Walker and his team say that the argument that consumers cannot pick their own search engine or web browser is unfair because it is simple for people to download an alternative, a modification of its long-held argument that "competition is just a click away"
They insist that Google's payments to phone manufacturers, telecommunication companies and web browser developments to ensure their search engine appears on their products are simply a normal part of business.
"Yes, like countless other businesses, we pay to promote our services, just like a cereal brand might pay a supermarket to stock its products at the end of a row or on a shelf at eye level," Walker said in a statement responding to the lawsuit. "So, we negotiate agreements with many of those companies for eye-level shelf space. But let's be clear—our competitors are readily available too, if you want to use them."
But rivals disagree. "Google has shored up its search platform by paying for the right to be default search on every major browser, owning the world's most popular browser, Chrome and acquiring the phone operating system Android," says Christian Kroll the chief executive of German search engine Ecosia.
"This 'funnelling' process ensures that people are always within Google's ecosystem, driving users back to the search engine, and ensuring the kind of financial firepower that no other search engine could hope to gain access to."
Prosecutors raised concerns that Google might try similar tactics with the next wave of computers such as voice assistants, wearable devices and connected cars. They said Google had already tied up car manufacturers with exclusivity agreements, and that executives had raised concerns about the rise of Alexa, Amazon's voice assistant, as something that may erode the number of Google searches.
"If the government does not enforce the antitrust laws to enable competition, we could lose the next wave of innovation.
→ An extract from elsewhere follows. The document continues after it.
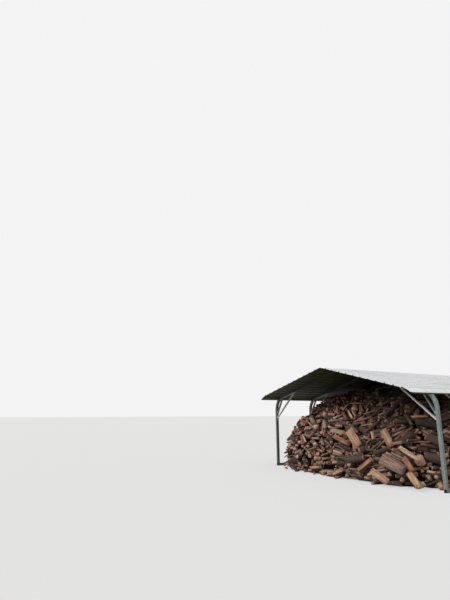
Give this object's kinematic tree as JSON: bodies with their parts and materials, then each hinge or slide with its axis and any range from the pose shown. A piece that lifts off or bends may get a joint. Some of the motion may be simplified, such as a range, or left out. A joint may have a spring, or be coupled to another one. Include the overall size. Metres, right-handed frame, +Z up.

If that happens, Americans may never get to see the next Google," deputy attorney general Jeff Rosen said.
With additional antitrust investigations in the pipeline including in Europe, the UK and from a group of US states, Google's future plans will be held up for close scrutiny.
"We are just getting to grips with web search and pretty soon we will be moving toward voice and wearable search," Hubbard says. "It bought Android when it saw that search was moving to mobile and it has seen search moving to wearables which is why it bought Fitbit. We need to make sure it is prevented from monopolising that market too".